A few weeks ago AIGA NY had both Joshua Davis and Lorraine Wild speaking at two events in the same week. Seeing them back-to-back was fascinating. In many ways these two designers couldn’t be more different.
The core of Joshua Davis’ style rests on his illustrations—everything for him starts with the illustrations he makes. The way he goes about creating his illustrations is really ingenious. He thought to himself, how can I make beautifully complex images without doing so much work?

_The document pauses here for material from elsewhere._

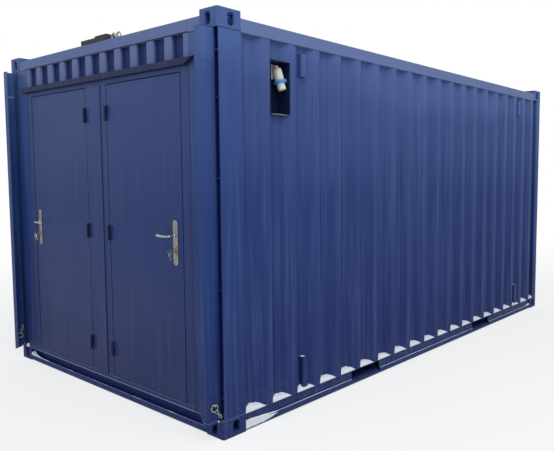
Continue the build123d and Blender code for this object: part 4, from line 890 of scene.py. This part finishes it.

He writes programs that let him feed in vector art (that he mostly draws on a Wacom from inspiration he finds out in the world) and various parameters and then sit back as the program generates endless and endlessly-complex variations. He then grabs the variations he wants, tweaks them a bit, and then uses them as the foundation of his designs.
While his illustrations are stunning, and his process is fascinating, I didn’t really connect with him as a designer.
Lorraine Wild spoke of designers (like Davis) that have a formal style that they apply to everything they do. While she admired many of these designers, she thinks of each project as a problem that gets approached in a different way, and she solves that problem in whatever works best for that particular context.
This dichotomy between approaches to design isn’t exactly new, but it came as a perfect reminder for me after having seen Joshua Davis the night before.
Seeing formal designers like Davis makes me slightly depressed, because I’m not an illustratior and it’s not easy for me to create formally beautiful works out of thin air. Sometimes I get frustrated and try—I’ll open a blank photoshop/illustration/indesign document and think to myself, “okay… now I have to create a great design”—but it never works.
So I need to keep reminding myself that I’m not a formal designer—I’m a problem solver. It doesn’t make sense for me to start designing until I have a problem I need to solve.